Types of Lakes and Ponds
This article will give the reader some general advice on the creation of lakes and ponds as well as the type of fish and aquatic marine life found in most lakes and ponds.
Fish in general have a range of physiological tolerances that are dependent upon which species they belong to. They have different lethal temperatures, dissolved oxygen requirements, and spawning needs that are based on their activity levels and behaviors. See your local hatcheries for suggestions on stocking and requirements.There are three basic types of lakes - Eutrophic lakes, which are primarily nutrient rich water bodies with large inhabitant life such as birds, reptiles, microbes, mammals and plankton.
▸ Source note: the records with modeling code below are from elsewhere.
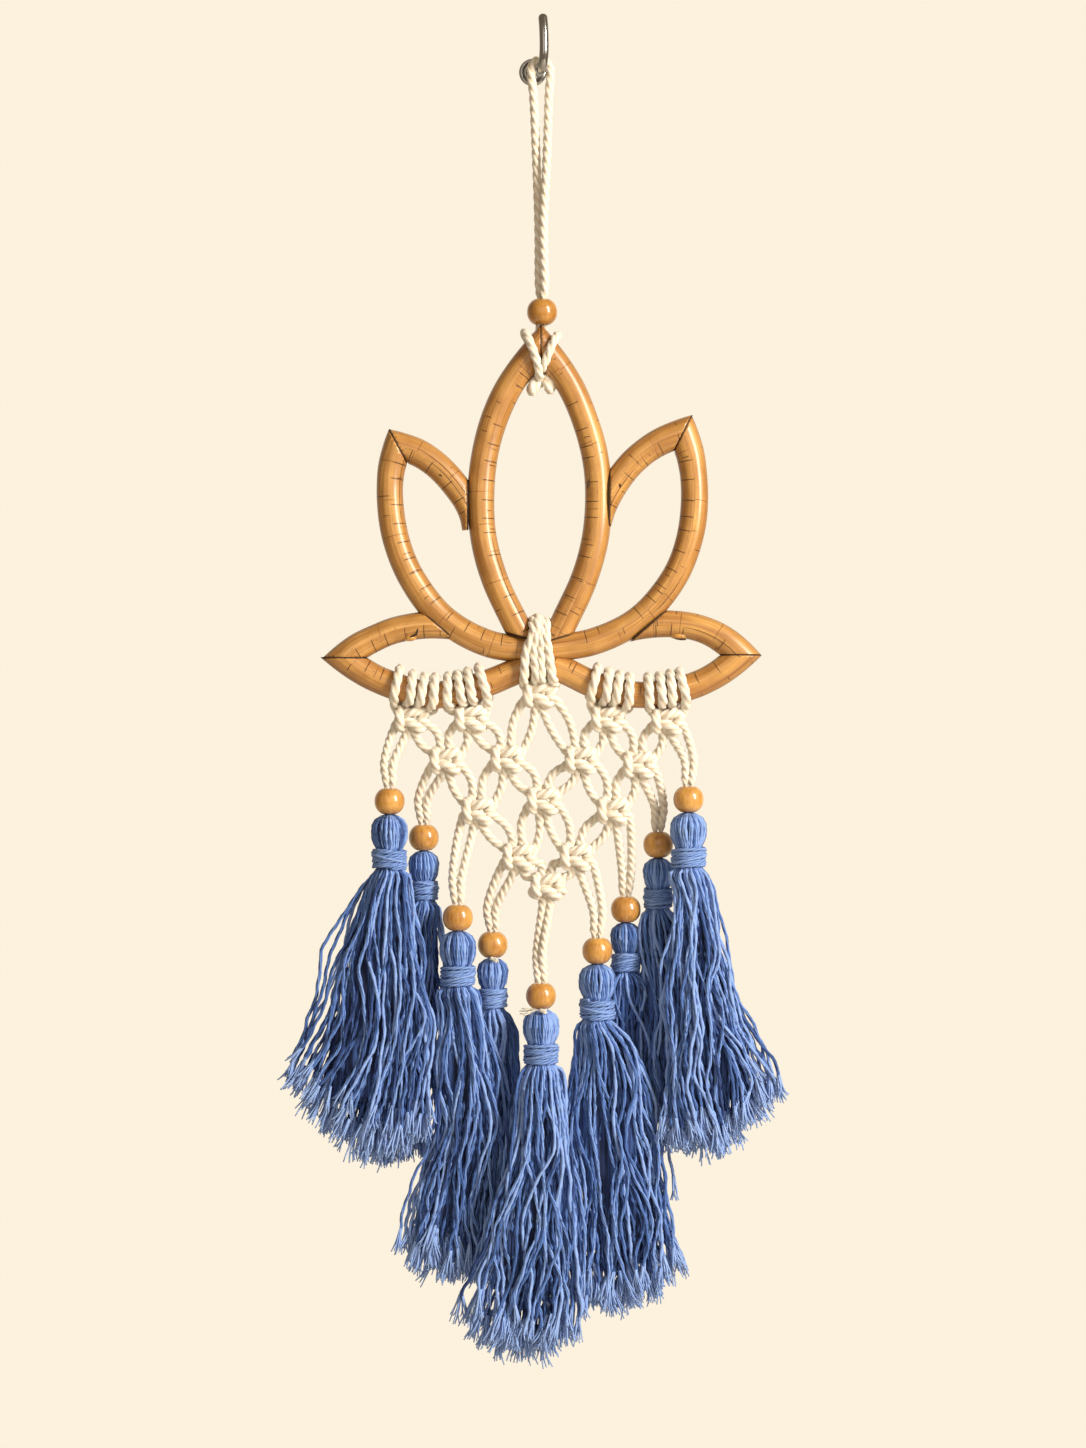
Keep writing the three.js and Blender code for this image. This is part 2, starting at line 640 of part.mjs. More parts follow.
TASSELS.forEach((tassel, i) => {
  const { kind } = tassel;
  const beadMesh = piece(hanging, "bead_" + (i + 1), bead(), wood);
  beadMesh.position.set(tassel.x, kind.y, tassel.z);
  piece(hanging, "tassel_" + (i + 1), tasselSolid(tassel), yarn);
  const bindingMesh = piece(hanging, "binding_" + (i + 1), binding(kind), yarn);
  const headTop = tassel.z - BEAD_HEIGHT / 2 - GAP;
  const bindingZ = headTop - kind.headHeight - GAP - BINDING_HEIGHT / 2;
  bindingMesh.position.set(tassel.x, kind.y, bindingZ);
});

export default dreamcatcher;
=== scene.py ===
# A lotus-shaped cane dreamcatcher with a knotted cotton net and nine yarn tassels, on a wall hook.
# Sizes are in millimetres in the hanging's own frame: x to the right, y into the wall, z up from
# the hook's wire, with the frame's canes in the plane y = 0. Pieces are placed in metres.

import math
from types import SimpleNamespace

import bmesh
import bpy
import numpy as np
from mathutils import Matrix, Vector


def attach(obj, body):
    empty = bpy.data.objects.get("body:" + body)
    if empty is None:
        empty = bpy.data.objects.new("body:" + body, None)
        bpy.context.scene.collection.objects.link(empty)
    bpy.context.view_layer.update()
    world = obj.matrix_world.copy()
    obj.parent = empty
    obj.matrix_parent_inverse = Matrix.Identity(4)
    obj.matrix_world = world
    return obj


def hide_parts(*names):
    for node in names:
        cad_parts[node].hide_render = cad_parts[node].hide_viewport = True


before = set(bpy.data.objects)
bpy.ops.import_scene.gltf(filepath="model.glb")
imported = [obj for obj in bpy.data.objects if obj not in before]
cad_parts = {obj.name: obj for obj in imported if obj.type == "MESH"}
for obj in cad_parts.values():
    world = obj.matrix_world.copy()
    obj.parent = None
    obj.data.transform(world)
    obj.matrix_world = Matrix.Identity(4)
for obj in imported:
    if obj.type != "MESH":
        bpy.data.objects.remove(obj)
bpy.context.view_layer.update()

MM = 0.001
# Where the hanging's own frame stands in the part's.
HANG = np.array([4.0, -16.0, 0.0])

CANE_RADIUS = 6.45
CORD_RADIUS = 2.12
CORD_LAY = 11.4
CORD_STEP = 0.66
BEAD_HALF_HEIGHT = 6.2
BEAD_RADIUS = 7.2
BORE_RADIUS = 2.9
GAP = 0.3


def placed(point):
    """A point of the hanging in mm as a place in metres."""
    return Vector((np.array(point, float) + HANG) * MM)


def added(name, data):
    """A new object of the scene that holds the data."""
    thing = bpy.data.objects.new(name, data)
    bpy.context.scene.collection.objects.link(thing)
    return thing


def as_mesh(shape, name):
    mesh = bpy.data.meshes.new(name)
    shape.to_mesh(mesh)
    shape.free()
    return mesh


def evaluated_mesh(thing):
    """The mesh that an object's curve or modifiers give. The object itself is removed."""
    bpy.context.view_layer.update()
    evaluated = thing.evaluated_get(bpy.context.evaluated_depsgraph_get())
    mesh = bpy.data.meshes.new_from_object(evaluated)
    bpy.data.objects.remove(thing)
    return mesh


def label(mesh, name, values):
    """Gives each vertex of a mesh a value that its finish reads."""
    attribute = mesh.attributes.new(name, "FLOAT", "POINT")
    attribute.data.foreach_set("value", np.asarray(values, np.float32))


# Camera: level with the middle of the hanging, 1.8 m in front of it.
CAMERA_DISTANCE = 1.8
VIEW_HEIGHT = 0.6895
VIEW_CENTRE = (4.95 * MM, -312.86 * MM)
SENSOR = 36

camera_data = bpy.data.cameras.new("camera")
camera_data.sensor_fit = "VERTICAL"
camera_data.sensor_height = SENSOR
camera_data.lens = SENSOR * CAMERA_DISTANCE / VIEW_HEIGHT
camera = added("camera", camera_data)
camera.location = (VIEW_CENTRE[0], HANG[1] * MM - CAMERA_DISTANCE, VIEW_CENTRE[1])
camera.rotation_euler = (math.radians(90), 0, 0)
bpy.context.scene.camera = camera


# Routes and swept sections
ROUTE_DETAIL = 12
UV_SHIFT = 0.37
SHADE_SHIFT = 5.3
PLAIN_SHADE = 0.5


def route_through(points, step):
    """Points about a step apart on a smooth curve through the given ones."""
    knots = np.array(points, float)
    first = 2 * knots[0] - knots[1]
    last = 2 * knots[-1] - knots[-2]
    knots = np.vstack([first, knots, last])
    spans = np.sqrt(np.linalg.norm(np.diff(knots, axis=0), axis=1))
    share = np.linspace(0, 1, ROUTE_DETAIL, endpoint=False)[:, None]
    line = []
    for i in range(1, len(knots) - 2):
        before, start, end, after = knots[i - 1:i + 3]
        d0, d1, d2 = spans[i - 1:i + 2]
        leaving = (start - before) / d0 - (end - before) / (d0 + d1) + (end - start) / d1
        arriving = (end - start) / d1 - (after - start) / (d1 + d2) + (after - end) / d2
        square = share ** 2
        cube = share ** 3
        line.append(
            (2 * cube - 3 * square + 1) * start
            + (cube - 2 * square + share) * leaving * d1
            + (3 * square - 2 * cube) * end
            + (cube - square) * arriving * d1
        )
    line = np.vstack(line + [knots[-2:-1]])
    return spaced(line, step)


def lengths_along(line):
    """The distance from the first point to each point."""
    steps = np.linalg.norm(np.diff(line, axis=0), axis=1)
    return np.concatenate([[0], np.cumsum(steps)])


def spaced(line, step):
    """The same line with its points a step apart."""
    along = lengths_along(line)
    count = max(2, round(along[-1] / step))
    marks = np.linspace(0, along[-1], count + 1)
    return np.column_stack([np.interp(marks, along, line[:, axis]) for axis in range(3)])


def section(name, reaches):
    """A closed section whose points stand at the given shares of its radius."""
    curve = bpy.data.curves.new(name, "CURVE")
    spline = curve.splines.new("POLY")
    spline.points.add(len(reaches) - 1)
    spline.use_cyclic_u = True
    for i, reach in enumerate(reaches):
        angle = -2 * math.pi * i / len(reaches)
        spline.points[i].co = (math.cos(angle) * reach, math.sin(angle) * reach, 0, 1)
    return added(name, curve)


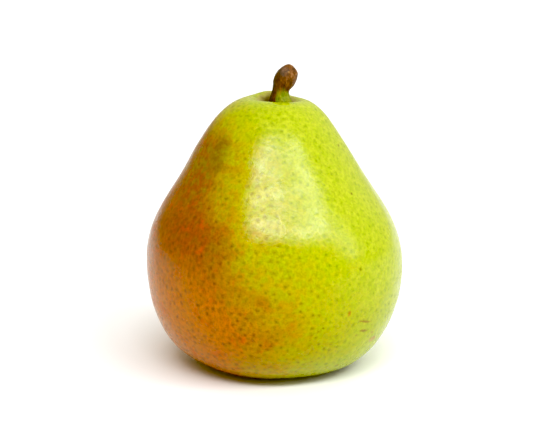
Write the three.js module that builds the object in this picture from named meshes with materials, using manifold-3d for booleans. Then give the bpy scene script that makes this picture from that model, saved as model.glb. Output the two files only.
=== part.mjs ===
// A fresh pear standing on its blossom end, in millimetres, +Z up.
// The origin is on the surface it stands on, under the middle of its belly; -Y is the side shown first.
// Three things make it up: the fruit (flesh and skin grown as one), the woody stem, and the dried calyx.
import * as THREE from "three";
import { mergeVertices } from "three/addons/utils/BufferGeometryUtils.js";
import Module from "manifold-3d";

const wasm = await Module();
wasm.setup();

// ---- Driving dimensions ----
const BELLY_RADIUS = 39;
const FRUIT_HEIGHT = 80.8; // from the surface to the crest round the stem
const STEM_LENGTH = 17.7; // with the root that is sunk in the flesh
const PIECE_GAP = 0.3; // clearance between the fruit and what grows from it

// ---- Fruit outline, from the calyx basin out to the belly and up to the stem cavity ----
// A reach is how far a stretch runs on straight before it bends towards the next one.
const BASIN_TOP = 6.2; // height of the basin's roof over the surface
const BASIN_ROOF_REACH = 8.5;
const RIM_RADIUS = 15.4; // the low ring that the fruit stands on
const RIM_DROP = 0.25; // how far the ring reached below the surface before it was pressed flat
const RIM_INNER_REACH = 5;
const RIM_OUTER_REACH = 16.5;
const BELLY_HEIGHT = 33;
const BELLY_LOWER_REACH = 15.9;
const BELLY_UPPER_REACH = 10.6;
const FLANK_RADIUS = 28.8; // the straightest stretch between belly and shoulder
const FLANK_HEIGHT = 56.5;
const FLANK_SLOPE = THREE.MathUtils.degToRad(59.2);
const FLANK_LOWER_REACH = 5.3;
const FLANK_UPPER_REACH = 13.6;
const CREST_RADIUS = 8.2;
const SHOULDER_REACH = 6.8;
const CREST_INNER_REACH = 2;
const CAVITY_DEPTH = 4;
const CAVITY_FLOOR_RADIUS = 4.4;
const OUTLINE_STEPS = [9, 15, 9, 13, 8]; // one count for each stretch of the outline

// ---- How the fruit departs from a turned shape ----
const BASE_LOBES = 5; // one for each sepal
const LOBE_DEPTH = 0.018; // share of the radius at the rim
const LOBE_HEIGHT = 26; // they fade out this far up
const LOBE_TURN = THREE.MathUtils.degToRad(-29);
const NOTCH_LIFT = 0.4; // the rim is higher between the lobes
const SHOULDER_LEAN = -1.1; // along X
const CAVITY_SHIFT = 1.6; // along X, from the leaning shoulder
const CAVITY_SHIFT_FADE = 24; // radius where the shift has faded out
const CREST_TILT = 0.06; // fall of the crest per millimetre
const CREST_TILT_TURN = THREE.MathUtils.degToRad(-26); // the way it falls
const CREST_TILT_FADE = 28;
const FOLD_LIFT = 0.9; // fleshy fold of the crest behind the stem
const FOLD_X = -1.6;
const FOLD_Y = 6.8;
const FOLD_REACH = 4.6;
// Slow swells of the surface: [millimetres, waves round, waves up per millimetre, phase]
const SWELLS = [
  [0.43, 2, 0.05, 0.76],
  [0.12, 3, -0.07, 3.16],
  [0.21, 5, 0.11, 4.44],
];

// ---- Stem, from its root to its knob ----
const STEM_X = 2.35; // where it stands, a little to one side of the cavity's middle
const STEM_ROOT_RADIUS = 2.3;
const STEM_SOCKET_RADIUS = 2.8; // room for the root's slight bend
const STEM_ROOT_DEPTH = 4.6; // of the root below the cavity's floor
const STEM_FOOT_RADIUS = 3.9;
const STEM_FOOT_FLARE = 2.8; // height over which the foot narrows
const STEM_KNOB_RADIUS = 3.1;
// Bark above the foot: [radius as a share of the knob's, height as a share of the length]
const STEM_BARK = [
  [0.805, 0.627],
  [1, 0.774],
  [0.95, 0.894],
  [0.623, 0.978],
  [0, 1],
];
const STEM_BARK_STEPS = 24;
const STEM_RIDGES = 7;
const STEM_RIDGE_DEPTH = 0.03;
const STEM_RIDGE_TWIST = 0.4; // radians per millimetre
// The pulls on its middle line, at even heights from its root to its tip: [X, Y] from where it stands
const STEM_PULLS = [
  [0, 0],
  [0.6, 0],
  [-3.3, 0.2],
  [3.8, 0.8],
];

// ---- Calyx, the dried flower end in the basin ----
const SEPALS = 5;
const SEPAL_LENGTH = 4.4;
const SEPAL_WIDTH = 2.8;
const SEPAL_THICKNESS = 0.7;
const SEPAL_CURL = 0.16; // turn per millimetre of length, in radians
const SEPAL_LIFT = THREE.MathUtils.degToRad(52);
const CALYX_CUP_RADIUS = 3.1;
const CALYX_CUP_HEIGHT = 1.3;
const CALYX_WALL = 0.8;
const CALYX_ROOT_RADIUS = 1.9;
const CALYX_ROOT_DEPTH = 1.8;
const CALYX_DROP = 0.6; // of the cup's back below the basin's roof
const STAMENS = 14;
const STAMEN_LENGTH = 2.5;
const STAMEN_RADIUS = 0.34;
const STYLES = 5;

// ---- Fineness ----
const ROUND_STEPS = 72;
const STEM_ROUND_STEPS = 28;

const materials = {
  skin: new THREE.MeshStandardMaterial({ color: 0xc3b412, roughness: 0.42, metalness: 0 }),
  bark: new THREE.MeshStandardMaterial({ color: 0x6a4418, roughness: 0.8, metalness: 0 }),
  driedSepal: new THREE.MeshStandardMaterial({ color: 0x4a3320, roughness: 0.9, metalness: 0 }),
};

// 0 below low, 1 above high, and a smooth rise between them.
function ease(value, low, high) {
  return THREE.MathUtils.smoothstep(value, low, high);
}

// A closed geometry as a solid, with its shared corners merged and its collapsed faces left out.
function solidOf(geometry) {
  const bare = geometry.clone();
  bare.deleteAttribute("normal");
  bare.deleteAttribute("uv");
  const merged = mergeVertices(bare, 1e-4);
  const corners = merged.index.array;
  const kept = [];
  for (let i = 0; i < corners.length; i += 3) {
    const [a, b, c] = corners.subarray(i, i + 3);
    if (a !== b && b !== c && c !== a) kept.push(a, b, c);
  }
  return new wasm.Manifold(
    new wasm.Mesh({
      numProp: 3,
      vertProperties: merged.attributes.position.array,
      triVerts: new Uint32Array(kept),
    }),
  );
}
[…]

These lakes normally have a depth ranging from roughly 1 foot to several feet and nuisance plant infestation varies greatly depending on the surrounding and inherent conditions. Oligotrophic lakes are limited in nutrients and are generally more asthetically pleasing to the eye due to the lack of foliage and undergrowth while dystrophic water bodies, also low in nutrient qualities, display a murky brownish tone due to free floating soil and clay particles found in abundance Lakes are generally segregated into categories including the shoreline known as the litoral, the bottom sludge layer known as the profundal and the water base known as the pelagial. Surrounding most lake and pond shorelines lives aquatic plantlife from scare to abundant quantities ranging from microscopic algae to larger ferns, all of various species with diverse requirements. Common lake fish include silvers, trout, carp, catfish and bass which find the habitat a perfect setting for sustenance and reproduction. Floating wood, grasses, leaves and insect pools are often found on the shoreline along with minerals, rocks and soils. The sludge layer of a lake or pond is normally a compost of decaying matter such as insects, feces, plants, leaves, fish, foul and mammals. The sludge layer, when overburdening the waterway, is often a main fuel for algae and nuisance plant life and in ornamental water ways requires a treatment of bacterial digestants to degrade and breakdown the ever accumulating slime and sludge.
Whether for recreation or habitation, lakes and ponds offer an immensely diverse ecosystem with broad and substantial character differences all attracting and sustaining various life from single cell anemia to people of all countries.